As Michael Elliott insisted in his opening remarks, we need to continue putting pressure on what it means for humanities scholarship to be open, to be digital, to be public. Creating multimodal digital publications, for many authors, is about making the humanities relevant and accessible to wider audiences who can both benefit from and contribute to scholarly production in tangible, meaningful ways. Such scholarship has the potential to offer powerful counterpoints and alternatives to the disinformation that pervades current discourse on the web. But the ability to create open multimodal publications is itself fraught with inequity, requiring collaboration partners, expertise, and funding not yet widely available to all scholars or to their publishers.

In our view, the pathways expanding from the work we’ve done so far must bend toward the inclusion and equitable access of diverse voices as well as an expanded understanding of what constitutes authorship and readership of humanities scholarship. We must engage with and further develop the “multiple intersecting communities” as identified and articulated by Joseph Meisel in his closing remarks.

While significant work remains in the effort to develop multimodal digital scholarship in thoughtful, generous1, inclusive, and equitable ways, we are heartened to see, and to share, the ways in which it has already begun. The projects showcased above offer a plethora of examples, working in multiple registers and across different communities. But in addition to encouraging conversations about the development of individual multimodal digital projects, we also want to acknowledge other ways in which the humanities infrastructure is growing to support the expansion of opportunities for authors and for readers beyond the academy.

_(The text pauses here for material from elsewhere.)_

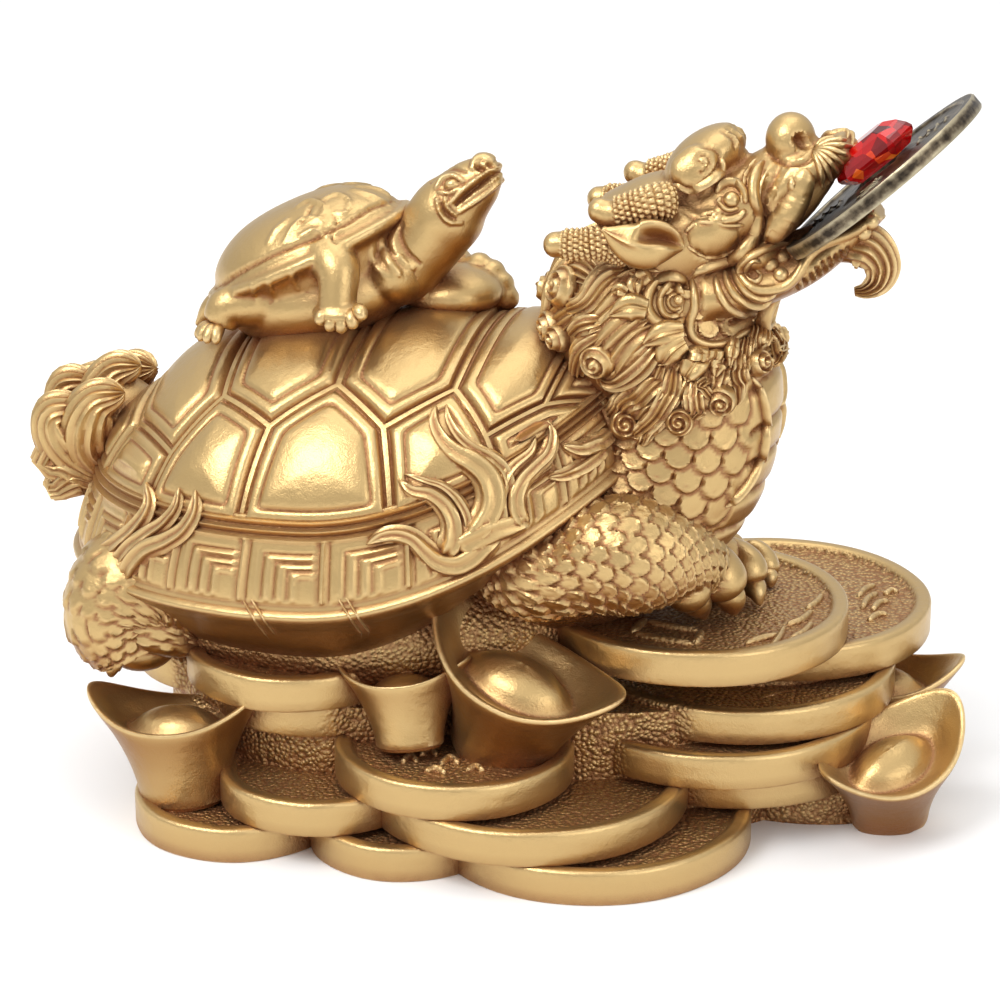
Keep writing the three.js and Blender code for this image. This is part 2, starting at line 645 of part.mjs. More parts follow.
// Start, middle and curl centre of each lock, in the side view, and the curl's radius
const maneLocks = [
  { from: [21, 73.5], by: [15.5, 73.5], curl: [11.4, 69.8], radius: 3.0 },
  { from: [20, 70.5], by: [13.5, 67.5], curl: [9.3, 63.6], radius: 2.5 },
  { from: [20.5, 69], by: [18.0, 65.0], curl: [15.6, 61.2], radius: 3.0 },
  { from: [14, 63.5], by: [11.6, 60.5], curl: [10.6, 57.6], radius: 2.3 },
  { from: [19, 62], by: [17.4, 58.5], curl: [15.6, 55.2], radius: 2.3 },
  { from: [22, 63], by: [21.4, 57.5], curl: [19.4, 53.6], radius: 2.6 },
  { from: [25, 62], by: [25.6, 58.0], curl: [26.4, 54.6], radius: 2.4 },
  { from: [28, 62], by: [29.0, 60.0], curl: [30.8, 57.4], radius: 2.3 },
  { from: [32, 65], by: [33.4, 63.6], curl: [34.0, 61.0], radius: 2.2 },
];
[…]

New training opportunities and reimagined support models for scholars are helping to bridge a divide that, without intervention, puts digital scholarly publishing—as a future of scholarship—at risk of becoming the preserve of only the most affluent institutions. We know that our discussion here is not comprehensive, and we are eager to learn about other initiatives and programs that should be included with this record.

Brown has received a National Endowment for the Humanities Institute on Advanced Topics in the Digital Humanities grant to develop a national training workshop for fifteen scholars—60% from HBCUs—who wish to pursue interpretive projects that require digital expression and digital publication but lack resources and capacity at their home institutions. Emory University is also spearheading mentoring activities that extend to scholars beyond its own campus. In fall 2021 the Mellon-funded Digital Publishing in the Humanities initiative launched the Digital Monograph Writers Workshop, which offers practical guidance to authors of multimodal digital publications within an interdisciplinary community of scholars. A joint offering of the Fox Center for Humanistic Inquiry and the Emory Center for Digital Scholarship, each workshop cohort includes up to five faculty authors, with at least one spot reserved for an external faculty member from another Atlanta-area institution. Emory is also partnering with other local institutions to offer TOME subventions for open access publication to faculty at the Atlanta University Center and Agnes Scott College.

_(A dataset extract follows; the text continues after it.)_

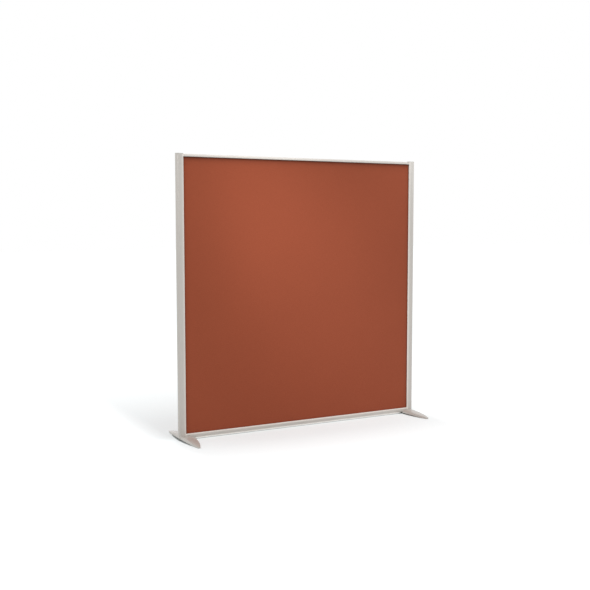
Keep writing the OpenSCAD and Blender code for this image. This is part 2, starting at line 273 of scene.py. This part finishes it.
def lip_painted_highlight(g):
    """Painted highlight along the lips that the cloth meets: on the posts beside it, on the bottom rail
    below it."""
    x, _, z = g.place()
    inner_x, inner_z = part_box("right_post")[0].x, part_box("bottom_rail")[1].z
    side = g.math("ABSOLUTE", x)
    on_rail = g.math("LESS_THAN", side, inner_x)
    beside = g.math("SUBTRACT", side, inner_x)
    below = g.math("ABSOLUTE", g.math("SUBTRACT", inner_z, z))
    away = g.math("MAXIMUM", beside, g.math("MULTIPLY", below, on_rail))
    fade = g.math("EXPONENT", g.math("MULTIPLY", g.math("POWER", away, 2.0), -1 / LIP_HIGHLIGHT_REACH ** 2))
    return g.math("MULTIPLY_ADD", fade, LIP_HIGHLIGHT_GAIN, 1.0)


def painted(name, rough, lips):
    """Satin paint: fine texture in the paint, a slight change of shade over the surface."""
    g = Material(name)
    clouds = g.around(g.noise(scale=3.0, detail=3.0), middle=0.0, swing=0.03)
    speckle = g.around(g.noise(scale=240.0), middle=1.0, swing=0.015)
    shade = g.math("ADD", clouds, speckle)
    # On the frame, the paint is brighter along the lips: a painted highlight.
    if lips:
        shade = g.math("MULTIPLY", shade, lip_painted_highlight(g))
    g.set(
        Base_Color=g.tint(SILVER, shade),
        Roughness=g.around(g.noise(scale=60.0, detail=3.0), middle=rough, swing=0.05),
        Coat_Weight=0.4,
        Coat_Roughness=0.18,
    )
    g.bump(g.noise(scale=1500.0, rough=0.6), strength=0.12, distance=0.0001)
    return g.mat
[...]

University presses are enacting essential change through a variety of initiatives meant to foster the elevation of underrepresented voices and subject matter, thereby diversifying the output of teaching and learning resources as well as expanding the readership for humanities scholarship. Princeton University Press is doing this through its Global Equity Grants and Book Proposal Development Grants programs, which offer historically excluded authors the opportunity to partner with writing coaches at the earliest stages, from idea to proposal. The University of California Press has established the FirstGen Program, which seeks to cultivate and support the work of first-generation scholars—those who are the first in their family to receive a college degree. The MIT Press Grant Program for Diverse Voices supports new work by authors who bring chronically underrepresented perspectives to the fields in which the Press publishes across the sciences, arts, and humanities.

In collaboration with the Association of University Presses’ Digital Publishing and Library Relations Committees, Brown and Emory co-produce a web series, Adventures in Digital Publishing: Collaborations and Conversations, intended to showcase some of the most compelling interventions by practitioners of digital scholarship into the publishing ecosystem. Always moderated by a member of the AUPress community, the series strives to bring more practitioners at all stages of the publishing workflow into conversation with authors about their digital projects. A recent episode featured i used to love to dream by A.D. Carson (University of Michigan Press, 2020), a mixtap/e/ssay that performs hip-hop scholarship and, using the local to ask questions about the global, highlights outlooks on Black life generally, and Black manhood in particular, in the United States.

The essential work of embracing multiple forms of expression entails expanding conceptions of authorship and readership. New attention is being paid to nonspecialist audiences, especially in light of global reach made possible by open access publishing models. Brown University Library and the MIT Press have partnered to launch a multimodal book series committed to centering underrepresented perspectives in visual culture. On Seeing will examine understudied questions at the intersection of visuality and subjects such as race, care, decolonization, privilege, and precarity. The series will be launched alongside a community engagement program tailored to each specific volume with the aim of expanding visual literacy for multiple publics. And Emory’s Digital Publishing in the Humanities program has created a new position for a community outreach coordinator at the Fox Center for Humanistic Inquiry. Beginning in fall 2022, the coordinator will develop innovative public humanities programming that connects digital monographs supported by the Mellon grant to relevant nonacademic audiences.

As the pathways for humanities scholarship expand in the digital era, this report serves as an invitation for all its practitioners to engage in conversation about the evolution of content itself, as well as with the authors who create it and the audiences whom they seek to engage. Such expertise is at the heart of what scholarly presses do, after all, and the contributions they have made for decades to the humanities infrastructure. The importance of sharing and learning together as a community, for finding innovative and productive ways to share expertise and resources through collaborative models, emerges from each of the case studies above and cannot be underestimated in these still early and formative days. We further hope that more universities will seek ways to support their own faculty, as well as the publishers of their faculty’s work, in efforts to bring vital humanistic research into the digital environment and to welcome new and diverse voices and perspectives throughout that process. This report serves as a starting point, to acknowledge the work that is already under way, to learn what we can from it, and to seek viable, sustainable means of furthering our shared mission to increase the visibility and reach of humanities scholarship to audiences both within and beyond the academy.